Her co-sponsors include the City of Stuttgart and the Stuttgarter Musikschule itself, as well as the D’Addario Foundation, Savarez Strings, Wittner and IntelliTouch. Special tribute must also be given for the generosity of the distinguished Spanish guitar maker, Vicente Carrillo, who each year supplies two magnificent guitars as prizes—this year to those considered to perform the set piece best. Cash prizes available include 2,500 euros for each category winner, with second prizes of 1,500 euros, and third prizes of 1,000 euros. There were also gifts of strings and other accessories for fine performances.

My colleague, Oyvind Lyslo, has kindly written the following account of the junior group in the competition:


“There are not so many international guitar competitions for young classical guitarists, but the Rago Competition in Stuttgart certainly deserves its place amongst the finest and best organized. The two age groups performed simultaneously in the Karl-Adler Saal and Robert-Bosch Saal at the Stuttgart Music School, each with a separate jury present.

“There were 15 competitors up to 14 years of age in the youngest group, and they were all well prepared. Obviously there was a distinction between the youngest and the oldest competitors as far as tone quality, technique and overall musicianship is concerned. Still, it must be stated that the pure fact of joining the competition for an 11- to 12-year-old provides an invaluable experience. It will be very interesting to follow some of these young players in the years to come.

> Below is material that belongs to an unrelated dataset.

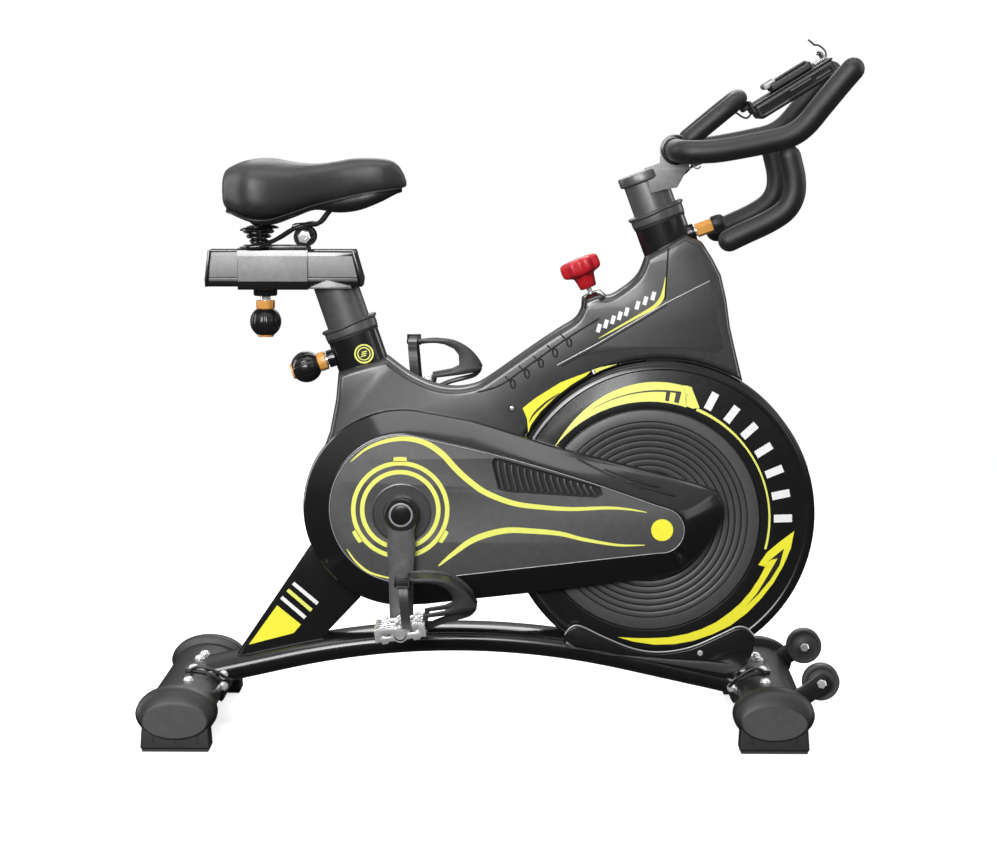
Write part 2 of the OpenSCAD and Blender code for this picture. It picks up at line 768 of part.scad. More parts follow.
function pad_section(t) =
    let (x = saddle_back + 2 + t * (saddle_len - 4), top = along(top_z, t),
         low = along(seam_z, t) + 1, w = along(half_w, t) * saddle_w / 100)
    concat([for (i = [0:16]) let (a = 180 * i / 16)
        [x, w * sign(cos(a)) * pow(abs(cos(a)), 0.6), low + (top - low) * pow(sin(a), 0.6)]]);
function base_section(t) =
    let (x = saddle_back + 2 + t * (saddle_len - 4), top = along(seam_z, t),
         low = along(low_z, t), w = (along(half_w, t) - 1) * saddle_w / 100)
    [for (i = [0:12]) let (a = 180 * i / 12)
        [x, w * cos(a), top - max(top - low, 1) * pow(sin(a), 0.4)]];

module saddle_pad() {
    color("#1f2023") lofted([for (i = [0:24]) pad_section(i / 24)]);
}
module saddle_base() {
    color("#121213") lofted([for (i = [0:24]) [for (k = [12:-1:0]) base_section(i / 24)[k]]]);
}

// ---------- handlebar ----------

cross_c = [275, 918];
gusset = [[226, 888], [262, 900], [318, 897], [292, 886], [277, 859], [262, 857],
    [236, 850]];
module handlebar_post() {
    color("#4c4d50") {
        leant(head_o, head_lean) translate([0, 0, bar_post_s[0]])
            linear_extrude(height = bar_post_s[1] - bar_post_s[0]) difference() {
                polygon(oval(post_a, post_b));
                polygon(oval(post_a - wall, post_b - wall));
            }
        leant(head_o, head_lean) translate([0, 0, 88])
            linear_extrude(height = 11) polygon(oval(post_a + 5, post_b + 5));
        for (side = [0, 1]) mirror([0, side, 0]) slab(20, 24) difference() {
            union() {
                polygon(gusset);
                translate(cross_c) circle(r = 24);
                polygon([[252, 905], [252, 890], [299, 890], [299, 912]]);
            }
            translate(cross_c) circle(r = bar_r + nib);
            translate([298, 893]) circle(r = 3, $fn = 24);
        }
    }
}

horn = [[cross_c[0], -110, 918], [cross_c[0], -138, 918], [280, -158, 917.5],
    [298, -169, 917], [330, -horn_y, 918.5], [370, -horn_y, 925], [410, -horn_y, 933],
    [440, -horn_y, 941], [464, -horn_y, 957], [490, -horn_y, 988], [518, -horn_y, 1022],
    [547.4, -horn_y, 1056]];
function flip(p) = [for (i = [len(p) - 1:-1:0]) [p[i][0], -p[i][1], p[i][2]]];
module main_bar() {
    half = spline(horn, 3);
    color("#151516") swept(concat([for (i = [len(half) - 1:-1:0]) half[i]],
        [[cross_c[0], 0, 918]], [for (p = half) [p[0], -p[1], p[2]]]), bar_r, [0.25, 0, 1], 12);
}

inner = [[286, -60, 927.5], [320, -60, 956], [348, -59, 979], [364, -52, 992],
    [371, -34, 998], [372, 0, 999]];
module inner_bar() {
    half = spline(inner, 3);
    color("#151516") swept(concat(half, [for (i = [len(half) - 2:-1:0])
        [half[i][0], -half[i][1], half[i][2]]]), 14, [-0.6, 0, 1], 10);
}

drop = [[437, -horn_y, 927], [444, -horn_y, 900], [449, -horn_y, 876], [448, -horn_y, 851],
    [436, -horn_y, 829], [410, -horn_y, 811], [372, -horn_y, 793], [335, -horn_y, 775]];
module drop_bars() {
    color("#151516") for (side = [0, 1]) mirror([0, side, 0])
        swept(spline(drop, 4), bar_r - 1, [0, 1, 0], 12);
}

// Console pieces are drawn flat: u along the tray, v across the bike, w off its face
module on_tray() { translate(tray_o) rotate([0, -tray_deg, 0]) children(); }
module tablet_tray() {
    color("#1c1c1e") {
        on_tray() {
            translate([6, -tray_y, -20]) cube([132, 2 * tray_y, 20]);
            translate([2, -tray_y, -20]) cube([6, 2 * tray_y, 28]);
            translate([-11, -22, -4]) cube([18, 44, 10]);
        }
    }
}
module console_housing() {
    color("#2e2f31") on_tray() {
        difference() {
            translate([44, -46, 0.1]) cube([74, 92, 14]);
            translate([50, -40, 12]) cube([62, 80, 3]);
        }
    }
}
module tablet_clip() {
    color("#b5b6b9") on_tray() {
        translate([122, -26, 0.4]) cube([22, 52, 5]);
        translate([138.5, -26, 0.4]) cube([5.5, 52, 16]);
    }
}
lead_low = [[393, -12, 974.5], [386, -22, 968], [377, -34, 970], [365, -41, 976],
    [348, -42, 964], [320, -42, 943], [304, -40, 927], [302, -32, 912], [304, -22, 905],
    [300, -13, 893], [288, -12, 880], [267, -12, 873]];
lead_top = [[509, 32, 1053], [513, 32, 1062], [513, 34, 1072], [507, 35, 1079],
    [500, 35, 1083], [495, 32, 1083], [490, 29, 1087], [485, 30, 1091]];
module console_leads() {
    color("#1a1a1a") for (p = [lead_low, lead_top]) swept(spline(p, 3), 1.5, [0, 1, 0.1], 6);
}

// ---------- knobs ----------

// Pull knob: stem from s0 along the pulling direction, orange collar, fluted ball
module pull_knob(s0, s1) {
    translate([0, 0, s0]) cylinder(r = stem_r, h = s1 - s0);
    translate([0, 0, s1 - 1]) cylinder(r = collar_r, h = 13);
    difference() {
        translate([0, 0, s1 + 11 + ball_r - 3]) sphere(r = ball_r);
        translate([0, 0, s1 - 20]) cylinder(r = ball_r + 1, h = 31);
    }
    translate([0, 0, s1 + 11 + 2 * ball_r - 6]) cylinder(r = 13, h = 4);
}
module seat_knob() {
    color("#c98a3c") leant(seat_knob_o, 90 + seat_lean) pull_knob(post_a + 1.5, 51);
}
sleeve_s = [50, 77];
grip_s = [77, 97];
module bar_knob() {
    color("#c98a3c") leant(bar_knob_o, head_lean - 90) {
        translate([0, 0, post_a + 1.5]) cylinder(r = stem_r, h = sleeve_s[0] - post_a - 1.5);
        translate([0, 0, sleeve_s[0]]) cylinder(r = 11, h = sleeve_s[1] - sleeve_s[0], $fn = 6);
        translate([0, 0, grip_s[0]]) cylinder(r = 13, h = grip_s[1] - grip_s[0] - 4);
        translate([0, 0, grip_s[1] - 4]) cylinder(r1 = 13, r2 = 9, h = 4);
    }
}
module slider_knob() {
    color("#c98a3c") translate([slider_x, 0, rail_z[0] - 1.5]) rotate([180, 0, 0])
        pull_knob(0, 22.5);
}

module brake_rod() {
    color("#c9c9cc") leant(brake_o, brake_lean) translate([0, 0, -rod_len])
        cylinder(r = rod_r, h = rod_len + 6);
}
module brake_pad() {
    color("#7a5a3a") difference() {
        leant(brake_o, brake_lean) translate([-24, -13, -rod_len - 20]) cube([48, 26, 20]);
        shaft(fly_x, fly_z, fly_r + pad_gap, -20, 20);
    }
}
module tension_knob() {
    lobes = 7;
    color("#c01824") leant(brake_o, brake_lean) difference() {
        union() {
            translate([0, 0, -11.5]) linear_extrude(height = 23) {
                circle(r = 27);
                for (i = [0:lobes - 1]) rotate(360 * i / lobes) translate([25, 0]) circle(r = 8.5);
            }
            translate([0, 0, -37]) cylinder(r = 14.5, h = 26);
        }
        translate([0, 0, -38]) cylinder(r = rod_r + run, h = 38 + 6 + nib);
    }
}

// ---------- transport wheels ----------

module transport_wheel_brackets() {
    color("#2b2c2f") for (side = [0, 1]) mirror([0, side, 0]) slab(166, 171) difference() {
        union() {
            translate([twheel_c[0], twheel_c[2]]) circle(r = 16);
            polygon(band([[448, 64], [twheel_c[0], twheel_c[2]]], 32));
        }
        stab_oval(front_x);
        translate([twheel_c[0], twheel_c[2]]) circle(r = rod_r);
    }
}
module transport_wheel() {
    color("#1e1e20") translate([twheel_c[0], -twheel_c[1] - twheel_w / 2, twheel_c[2]])
        rotate([-90, 0, 0]) rotate_extrude() polygon([[rod_r + run, 0], [twheel_r - 4, 0],
            [twheel_r, 4], [twheel_r, twheel_w - 4], [twheel_r - 4, twheel_w],
            [rod_r + run, twheel_w]]);
}
module right_transport_wheel() { transport_wheel(); }
module left_transport_wheel() { mirror([0, 1, 0]) transport_wheel(); }

base_beam();
rear_stabilizer();
front_stabilizer();
end_caps();
foot_pads();
frame_fasteners();
retaining_cords();
frame_weldment();
frame_cover_right();
frame_cover_left();
tube_collars();
badge_ring();
belt_cover_outer();
belt_cover_face();
belt_cover_inner();
vent_grille();
drive_belt();
bottom_bracket_bearings();
wheel_cover_right();
wheel_cover_left();
wheel_cradles();
flywheel_bearings();
transport_wheel_brackets();
crank_spindle();
right_crank();
left_crank();
crank_caps();
drive_pulley();
pedal_axles();
flywheel();
flywheel_axle();
driven_pulley();
right_pedal();
right_toe_clip();
left_pedal();
left_toe_clip();
seat_post();
rail_end_caps();
seat_carriage();
saddle_clamp();
saddle_rails();
saddle_springs();
saddle_base();
saddle_pad();
handlebar_post();
main_bar();
inner_bar();
drop_bars();
tablet_tray();
console_housing();
console_leads();
tablet_clip();
seat_knob();
bar_knob();
slider_knob();
brake_rod();
brake_pad();
tension_knob();
right_transport_wheel();
left_transport_wheel();
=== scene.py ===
"""Looks of an indoor cycling bike, built round its CAD frame.

Lengths are millimetres in the frame's axes (+X forward, +Y the rider's left, +Z up) and MM
turns them into metres. Right-hand faces look along -Y, towards the camera.
"""

import json
from contextlib import contextmanager
from math import copysign, cos, exp, hypot, pi, radians, sin, sqrt, tan, tanh

import bmesh
import bpy
from mathutils import Matrix, Vector

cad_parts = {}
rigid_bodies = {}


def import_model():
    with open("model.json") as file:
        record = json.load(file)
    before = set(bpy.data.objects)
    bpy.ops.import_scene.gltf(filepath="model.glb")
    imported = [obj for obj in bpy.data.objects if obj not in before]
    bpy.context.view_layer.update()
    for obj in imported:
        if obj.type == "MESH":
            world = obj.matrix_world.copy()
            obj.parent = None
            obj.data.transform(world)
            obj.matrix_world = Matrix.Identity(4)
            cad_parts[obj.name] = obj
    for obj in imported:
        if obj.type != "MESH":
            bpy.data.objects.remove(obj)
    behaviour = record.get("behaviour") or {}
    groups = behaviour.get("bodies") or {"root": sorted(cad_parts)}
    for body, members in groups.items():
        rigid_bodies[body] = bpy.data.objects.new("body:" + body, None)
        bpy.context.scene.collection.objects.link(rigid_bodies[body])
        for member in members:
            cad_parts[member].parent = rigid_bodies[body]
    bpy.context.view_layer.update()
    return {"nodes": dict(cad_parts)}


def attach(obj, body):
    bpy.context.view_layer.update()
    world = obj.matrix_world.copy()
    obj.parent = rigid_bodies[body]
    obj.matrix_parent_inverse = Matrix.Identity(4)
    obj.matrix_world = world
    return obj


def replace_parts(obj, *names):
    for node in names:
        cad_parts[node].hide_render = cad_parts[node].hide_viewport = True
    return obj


MM = 0.001
SIDES = ((-1, "right"), (1, "left"))
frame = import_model()
nodes = frame["nodes"]
scene = bpy.context.scene


# ---------- camera, light and floor ----------

def make_camera():
    data = bpy.data.cameras.new("camera")
    data.lens, data.sensor_width = 104.6, 36.0
    data.clip_end = 100
    camera = bpy.data.objects.new("camera", data)
    camera.location = (0.0754, -4.6058, 0.9850)
    camera.rotation_euler = (radians(90 - 6.36), 0, radians(1.0))
    scene.collection.objects.link(camera)
    scene.camera = camera


def area_light(name, place, target, size, power):
    data = bpy.data.lights.new(name, "AREA")
    data.shape, data.size, data.size_y = "RECTANGLE", size[0], size[1]
    data.energy = power
    light = bpy.data.objects.new(name, data)
    light.location = place
    way = Vector(target) - Vector(place)
    light.rotation_euler = way.to_track_quat("-Z", "Y").to_euler()
    scene.collection.objects.link(light)


def make_world():
    """A white room to the eye, and in reflections one that darkens towards the floor."""
    world = bpy.data.worlds.new("studio")
    world.use_nodes = True
    tree = world.node_tree
    tree.nodes.clear()
    out, seen, lit, place, axes, ramp, path, mix = [tree.nodes.new(kind) for kind in (
        "ShaderNodeOutputWorld", "ShaderNodeBackground", "ShaderNodeBackground", "ShaderNodeTexCoord",
        "ShaderNodeSeparateXYZ", "ShaderNodeValToRGB", "ShaderNodeLightPath", "ShaderNodeMixShader")]
    seen.inputs["Color"].default_value = (1, 1, 1, 1)
    seen.inputs["Strength"].default_value = 1.0
    lit.inputs["Strength"].default_value = 0.60
    dark, pale = ramp.color_ramp.elements
    dark.position, dark.color = 0.0, (0.07, 0.07, 0.072, 1)
    pale.position, pale.color = 0.8, (1, 1, 1, 1)
    link = tree.links.new
    link(place.outputs["Generated"], axes.inputs[0])
    link(axes.outputs["Z"], ramp.inputs["Fac"])
    link(ramp.outputs["Color"], lit.inputs["Color"])
    link(path.outputs["Is Camera Ray"], mix.inputs["Fac"])
    link(lit.outputs[0], mix.inputs[1])
    link(seen.outputs[0], mix.inputs[2])
    link(mix.outputs[0], out.inputs["Surface"])
    scene.world = world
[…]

“The performances consisted of standards by Bach, Tárrega, Brouwer, Villa-Lobos, Barrios, and Albeniz to Sor, Coste, Weiss, Carulli and Legnani amongst others, and there were numerous moments of lasting impression. The youngest group’s set pieces were chosen from the Guitar-Intro Repertoire Book by the Montes Kirchner Duo (Alfonso Montes and Irina Kirchner), a comprehensive collection of more than 100 graded pieces for students, most of them originals. This repertoire has a considerable range in difficulty, and some of the pieces are indeed challenging for a young player.

“The jury unanimously gave Ana Gorjanc the Interpretation Award for her brilliant performance of Ulrich Wedlich’s Valse, and she was then the lucky winner of one of the guitars. Nor was the jury in any doubt about the first prize winner of the competition up to 14 years. Leonora Spangenberger’s performance of the Fugue from J.S. Bach’s Prelude, Fugue and Allegro was certainly in the top division, and so were her interpretations of Hans Werner Henze’s Tiento and Legnani’s Caprice. In lieu of second prize, two third prizes were awarded, to Eric Vidovic and Niklas Junker.”

The senior class was won by Ema Kabor with superb renderings of Bach’s Prelude BWV 998, and Barrios’ Un sueño en la floresta. Moritz Kraus came second with Romanza by Mertz, Vals No. 4, Op. 3 by Barrios, and the third movement from Bogdanovic’s Jazz Sonata. Moritz also won the Vicente Carrillo award and the coveted guitar for his beautiful playing of Serenata Doliente. In third place, Truong An Dinh delighted his audience with Buxtehude’s Allemande, Diabelli’s Sonata in A, and Walton’s Bagatelles Nos 1 and 5. Julia Lange dazzled the jury with her sparkling playing of Rodrigo’s Zapateado and Andrzej Grygier matched her brilliance with Walton’s Bagatelle No. 5, a handful for any player. Both of these were given D’Addario Awards.

Eden Stell Duo, the third-prize winner
Eden-Stell Duo during their encore

In the evening, the Eden-Stell Duo performed a virtuosic program of Couperin, Rameau, Mompou, and Piazzolla. As an encore the two played on one guitar, inspiring both laughs and admiration as to how it was done! After a quarter-century of performances as a duo, Mark Eden and Christopher Stell offer one of the finest displays of duo music on the planet. This autumn they are embarking with their Vida Quartet on a 40-recital concert tour of Merica—not to be missed.

Each year we leave Stuttgart with a sense of optimism about the younger generation and the future of classical guitar playing. Next year, it would marvellous to see young competitors from the US making the journey in February to Stuttgart—even if you do not win the main prize, the experience of participating in such an event is priceless!